### GOAL
Reproduce only the lines of the material below that start at the line containing "const random = seeded(11);" and stop at the line containing "from mathutils.bvhtree import BVHTree". Keep both end lines.
******************************
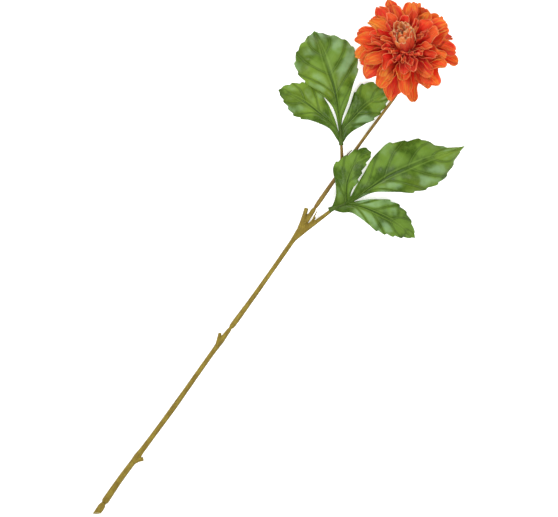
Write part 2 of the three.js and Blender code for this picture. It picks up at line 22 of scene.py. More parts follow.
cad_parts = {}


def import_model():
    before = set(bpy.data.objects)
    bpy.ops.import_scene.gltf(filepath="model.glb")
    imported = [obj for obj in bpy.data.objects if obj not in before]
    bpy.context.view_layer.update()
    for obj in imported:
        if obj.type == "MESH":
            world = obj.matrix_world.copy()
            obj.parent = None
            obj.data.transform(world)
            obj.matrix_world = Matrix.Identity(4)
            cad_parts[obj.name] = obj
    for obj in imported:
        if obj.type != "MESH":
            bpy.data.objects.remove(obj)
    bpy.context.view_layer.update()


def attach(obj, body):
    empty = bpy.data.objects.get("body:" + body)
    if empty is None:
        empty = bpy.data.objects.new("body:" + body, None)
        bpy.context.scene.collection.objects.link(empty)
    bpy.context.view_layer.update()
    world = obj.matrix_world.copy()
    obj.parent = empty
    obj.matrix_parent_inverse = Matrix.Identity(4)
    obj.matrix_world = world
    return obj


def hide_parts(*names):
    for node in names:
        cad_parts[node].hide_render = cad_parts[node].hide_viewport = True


log = logging.getLogger("dahlia")

Colour = tuple[float, float, float]
Point = tuple[float, float, float]
Girth = Sequence[tuple[float, float]]
Span = tuple[float, float]
Formula = Callable[[float, float], Vector]

MM = 0.001
CUT_END = (5.4, -359.5)  # the middle of the cut end in the frame, millimetres


# ---- Small tools ---------------------------------------------------------------------------------


def clamp(value: float, low: float = 0.0, high: float = 1.0) -> float:
    """The value, kept between low and high."""
    return max(low, min(high, value))


def mix(a: float, b: float, share: float) -> float:
    """The number that is this share of the way from a to b."""
    return a + (b - a) * share


def ease(low: float, high: float, value: float) -> float:
    """A smooth step from 0 at low to 1 at high."""
    share = clamp((value - low) / (high - low))
    return share * share * (3 - 2 * share)


def value_at(table: Girth, x: float) -> float:
    """The value at x on a line through (x, value) points."""
    for (x0, a), (x1, b) in zip(table, table[1:]):
        if x <= x1:
            return mix(a, b, clamp((x - x0) / (x1 - x0)))
    return table[-1][1]


def in_frame(point: Sequence[float]) -> Vector:
    """A point of the plant's plan, in millimetres, as a place in the frame, still in millimetres."""
    return Vector((point[0] + CUT_END[0], point[1] + CUT_END[1], point[2]))


def on_surface(height: float, half: float, softness: float = 1.2) -> float:
    """The height of a blade that bends along the surface where it would sink into it.

    Args:
        height: the height it would have, in millimetres.
        half: half of its thickness.
        softness: how gently it bends.

    Returns:
        The height it has.
    """
    over = height - half
    return half + (over + math.hypot(over, softness)) / 2


class Trait(Enum):
    """The properties of a petal that a draw can be for."""

    AZIMUTH = 1
    LENGTH = 2
    WIDTH = 3
    LIFT = 4
    ROLL = 5
    SWEEP = 6
    CUP = 7
    TINT = 8
    RUFFLE = 9
    POINT = 10
    CURL = 11
    UNEVEN = 12
    PHASE = 13


def draw(number: int, index: int, trait: Trait) -> float:
    """A seeded draw from -1 to 1 for one property of one petal.

    Args:
        number: the whorl's number.
        index: the petal's place in the whorl.
        trait: which of its properties.

    Returns:
        The same number each time.
    """
    s = math.sin(number * 12.9898 + index * 78.233 + trait.value * 37.719 + 3) * 43758.5453
    return 2 * (s - math.floor(s)) - 1


class Line:
    """A smooth line through points in millimetres, walked by shares of its length."""

    SAMPLES = 200
    NEAR = 0.004  # the share of the length to either side that a heading is taken over

    def __init__(self, points: Sequence[Point]) -> None:
        """Measures the line through the points of the plan."""
        self.points = [in_frame(p) for p in points]
        self.walked = [0.0]
        last = self.points[0]
        for k in range(1, self.SAMPLES + 1):
            here = self.between(k / self.SAMPLES)
            self.walked.append(self.walked[-1] + (here - last).length)
            last = here
        self.length = self.walked[-1]

    def between(self, t: float) -> Vector:
        """The centripetal spline's point at t, from 0 to 1, counted by points and not by length."""
        points = self.points
        place = t * (len(points) - 1)
        i = min(int(place), len(points) - 2)
        w = place - i
        b, c = points[i], points[i + 1]
        a = points[i - 1] if i else 2 * b - c
        d = points[i + 2] if i + 2 < len(points) else 2 * c - b
        ab, bc, cd = (math.sqrt(max((q - p).length, 1e-4)) for p, q in ((a, b), (b, c), (c, d)))
        start = ((b - a) / ab - (c - a) / (ab + bc) + (c - b) / bc) * bc
        end = ((c - b) / bc - (d - b) / (bc + cd) + (d - c) / cd) * bc
        bowed = (3 * (c - b) - 2 * start - end) * w * w
        return b + start * w + bowed + (2 * (b - c) + start + end) * w**3

    def at(self, share: float) -> Vector:
        """The point at a share of the line's length."""
        target = clamp(share) * self.length
        k = min(max(bisect.bisect_left(self.walked, target), 1), self.SAMPLES)
        before, after = self.walked[k - 1], self.walked[k]
        step = (target - before) / (after - before) if after > before else 0.0
        return self.between((k - 1 + step) / self.SAMPLES)

    def heading(self, share: float) -> Vector:
        """The line's direction at a share of its length."""
        return (self.at(share + self.NEAR) - self.at(share - self.NEAR)).normalized()


# ---- Modelling -----------------------------------------------------------------------------------


def deselect() -> None:
    """Leaves nothing selected."""
    for shown in bpy.context.selected_objects:
        shown.select_set(False)


def take(*pieces: bpy.types.Object) -> bpy.types.Object:
    """Selects these pieces alone and makes the first of them active, and returns it."""
    deselect()
    for piece in pieces:
        piece.select_set(True)
    bpy.context.view_layer.objects.active = pieces[0]
    return pieces[0]


def sheet(name: str, across: Sequence[float], along: Sequence[float], place: Formula) -> bpy.types.Object:
    """Adds a grid and lays each of its points by a formula.

    Args:
        name: the piece's name.
        across: where its columns stand, as numbers that the formula takes.
        along: where its rows stand.
        place: gives the point at (across, along) in millimetres.

    Returns:
        The piece, whose UV map holds the shares across and along.
    """
    deselect()
    columns, rows = len(across) - 1, len(along) - 1
    bpy.ops.mesh.primitive_grid_add(x_subdivisions=columns, y_subdivisions=rows, size=1)
    piece = bpy.context.object
    piece.name = name
    mesh = piece.data
    mesh.name = name
    spots = [(round((v.co.x + 0.5) * columns), round((v.co.y + 0.5) * rows)) for v in mesh.vertices]
    low, span = across[0], across[-1] - across[0]
    for vertex, (i, j) in zip(mesh.vertices, spots):
        vertex.co = place(across[i], along[j]) * MM
    for loop, corner in zip(mesh.loops, mesh.uv_layers[0].data):
        i, j = spots[loop.vertex_index]
        corner.uv = ((across[i] - low) / span, along[j])
    return piece


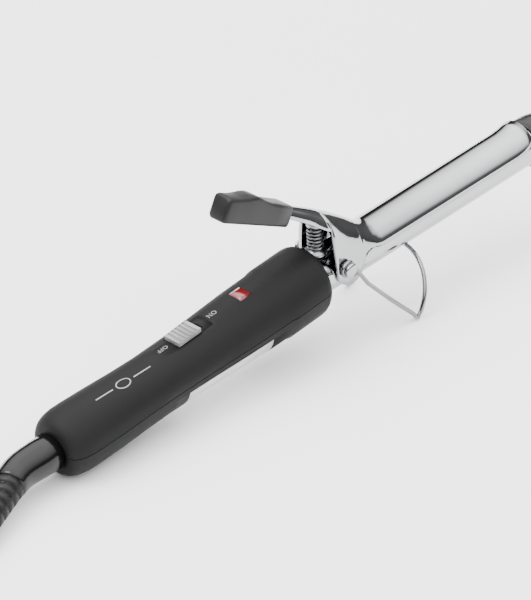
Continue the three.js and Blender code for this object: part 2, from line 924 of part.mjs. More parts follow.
piece('thumb_pad', cut(loft(padStops.map(padSection)), leverInPad), padBlack);

// Pivot rivets: each joins one ear of the clip to the barrel, and carries an eye of the stand.
const earOutside = clipOuter;
const eyeMiddle = earOutside + runGap + standWire;
const headInside = eyeMiddle + standWire + runGap;
const tailRadius = rivetRadius + 0.9;
const tailOutside = Math.sqrt(boreRadius ** 2 - (pivotHeight + tailRadius) ** 2) - gap;
const tailInside = tailOutside - 1;
[['near', -1], ['far', 1]].forEach(([name, side]) => {
  const dome = [0, 0.3, 0.6, 0.85, 1].map((share) => [
    headInside + rivetHeadHeight * (0.45 + 0.55 * share),
    rivetHeadRadius * Math.sqrt(1 - (share * 0.98) ** 2),
  ]);
  const outline = [
    [tailInside, 0],
    [tailInside, tailRadius],
    [tailOutside, tailRadius],
    [tailOutside, rivetRadius],
    [headInside, rivetRadius],
    [headInside, rivetHeadRadius],
    ...dome.slice(0, -1),
    [headInside + rivetHeadHeight, 0],
  ];
  const rivet = turned(outline, 16).rotateZ(Math.PI / 2);
  piece(`pivot_rivet_${name}`, outward(side > 0 ? rivet : rivet.rotateZ(Math.PI))
    .translate(0, 0, pivotHeight), chrome);
});

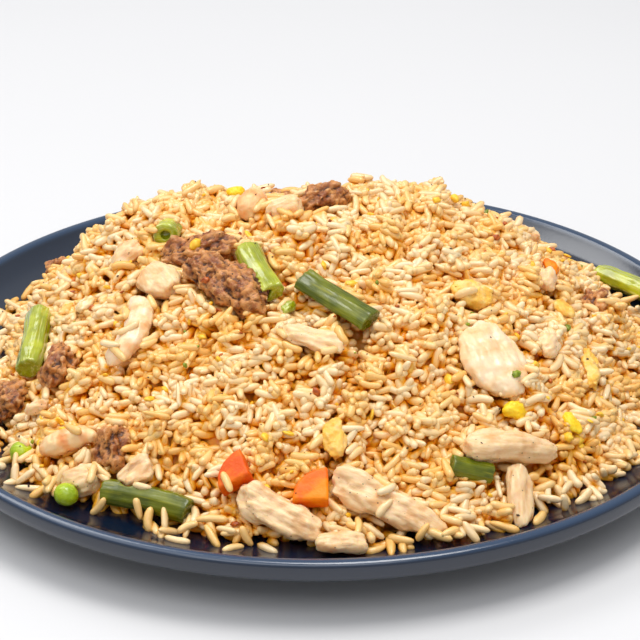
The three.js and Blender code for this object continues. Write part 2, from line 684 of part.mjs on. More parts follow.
const random = seeded(11);
const bits = BITS.map((bit, seed) => solidOf(placed(lump({ ...bit, detail: 0, seed }), { ...bit, lift: 1 })));
const rice = wasm.Manifold.union([solidOf(heapGeometry(random)), ...wholeGrains(random), ...bits]);
dish.add(part("rice_heap", largestBody(wasm.Manifold.difference([rice, ...taken])), "rice"));

export default dish;
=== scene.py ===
# %% [markdown]
# # Fried rice on its plate
#
# A heap of fried rice with vegetables, prawns, meat and egg, on a dark glazed dinner plate.
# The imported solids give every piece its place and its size. This script makes the real
# grains of rice, and gives each kind of food its looks.

# %% The frame
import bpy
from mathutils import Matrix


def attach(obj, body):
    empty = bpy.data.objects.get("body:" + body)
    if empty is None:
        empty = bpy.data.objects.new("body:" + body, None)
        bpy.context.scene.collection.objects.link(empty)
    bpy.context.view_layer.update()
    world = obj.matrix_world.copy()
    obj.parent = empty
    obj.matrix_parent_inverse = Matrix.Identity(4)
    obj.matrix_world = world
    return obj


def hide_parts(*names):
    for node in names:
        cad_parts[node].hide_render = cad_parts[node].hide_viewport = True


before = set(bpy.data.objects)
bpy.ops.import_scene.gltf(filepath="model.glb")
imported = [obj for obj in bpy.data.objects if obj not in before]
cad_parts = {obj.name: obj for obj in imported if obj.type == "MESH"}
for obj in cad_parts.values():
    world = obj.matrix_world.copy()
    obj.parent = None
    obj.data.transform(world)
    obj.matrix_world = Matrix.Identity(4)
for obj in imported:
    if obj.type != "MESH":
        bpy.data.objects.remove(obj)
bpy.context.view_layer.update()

import math
from itertools import product

import bpy
import numpy as np
from mathutils import Matrix, Vector
from mathutils.bvhtree import BVHTree

MM = 0.001

# %% [markdown]
# ## Seen from the table
#
# A diner looks down at a plate at about 27 degrees. A long lens from over half a metre away
# keeps the far rim nearly as wide as the near one. `added` runs any operator that adds an
# object, with everything else deselected first.

# %% Camera
def added(operator, name, **settings):
    bpy.ops.object.select_all(action="DESELECT")
    operator(**settings)
    bpy.context.object.name = name
    return bpy.context.object


EYE = Vector((0, -632.9, 341.4)) * MM
AIM = Vector((1.1, 3.5, 27.0)) * MM
camera = added(bpy.ops.object.camera_add, "camera", location=EYE)
camera.rotation_euler = (AIM - EYE).to_track_quat("-Z", "Y").to_euler()
camera.data.sensor_width, camera.data.lens = 36, 120
bpy.context.scene.camera = camera
print("camera at", [round(x, 3) for x in EYE])

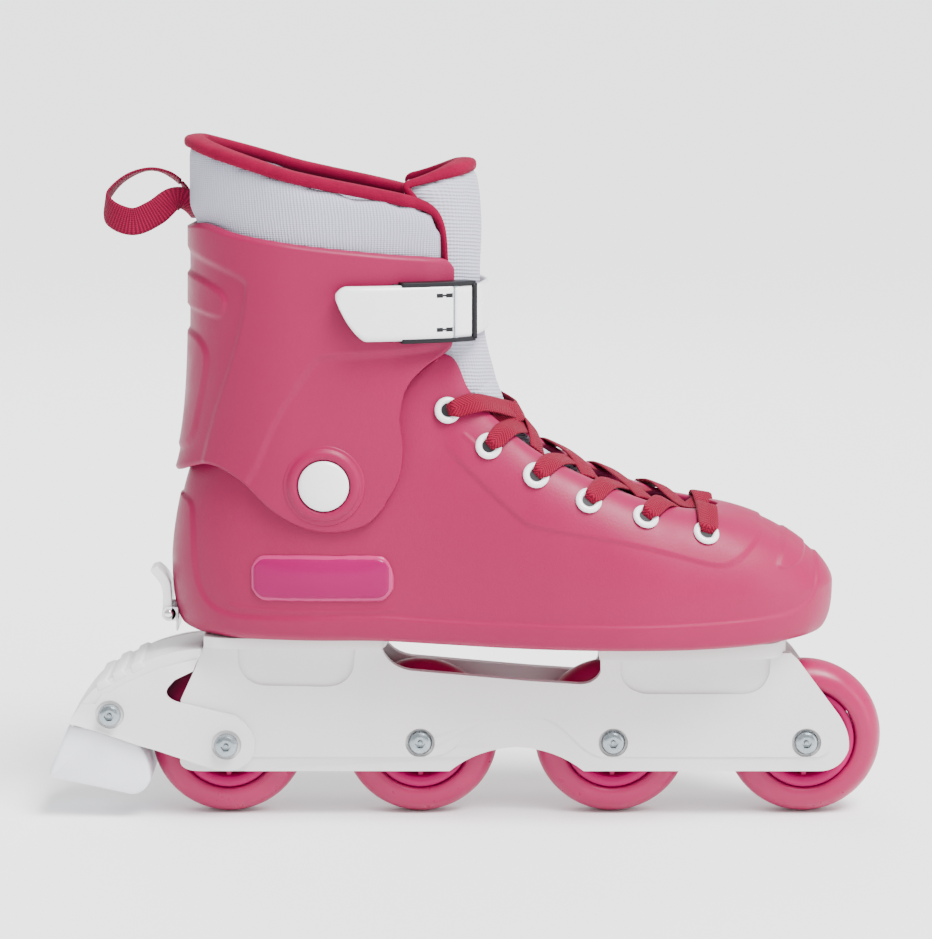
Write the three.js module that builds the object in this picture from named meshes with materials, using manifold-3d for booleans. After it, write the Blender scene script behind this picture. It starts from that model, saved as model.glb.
******************************
### RESPONSE FOR THIS EXERCISE
const random = seeded(11);
const bits = BITS.map((bit, seed) => solidOf(placed(lump({ ...bit, detail: 0, seed }), { ...bit, lift: 1 })));
const rice = wasm.Manifold.union([solidOf(heapGeometry(random)), ...wholeGrains(random), ...bits]);
dish.add(part("rice_heap", largestBody(wasm.Manifold.difference([rice, ...taken])), "rice"));

export default dish;
=== scene.py ===
# %% [markdown]
# # Fried rice on its plate
#
# A heap of fried rice with vegetables, prawns, meat and egg, on a dark glazed dinner plate.
# The imported solids give every piece its place and its size. This script makes the real
# grains of rice, and gives each kind of food its looks.

# %% The frame
import bpy
from mathutils import Matrix


def attach(obj, body):
    empty = bpy.data.objects.get("body:" + body)
    if empty is None:
        empty = bpy.data.objects.new("body:" + body, None)
        bpy.context.scene.collection.objects.link(empty)
    bpy.context.view_layer.update()
    world = obj.matrix_world.copy()
    obj.parent = empty
    obj.matrix_parent_inverse = Matrix.Identity(4)
    obj.matrix_world = world
    return obj


def hide_parts(*names):
    for node in names:
        cad_parts[node].hide_render = cad_parts[node].hide_viewport = True


before = set(bpy.data.objects)
bpy.ops.import_scene.gltf(filepath="model.glb")
imported = [obj for obj in bpy.data.objects if obj not in before]
cad_parts = {obj.name: obj for obj in imported if obj.type == "MESH"}
for obj in cad_parts.values():
    world = obj.matrix_world.copy()
    obj.parent = None
    obj.data.transform(world)
    obj.matrix_world = Matrix.Identity(4)
for obj in imported:
    if obj.type != "MESH":
        bpy.data.objects.remove(obj)
bpy.context.view_layer.update()

import math
from itertools import product

import bpy
import numpy as np
from mathutils import Matrix, Vector
from mathutils.bvhtree import BVHTree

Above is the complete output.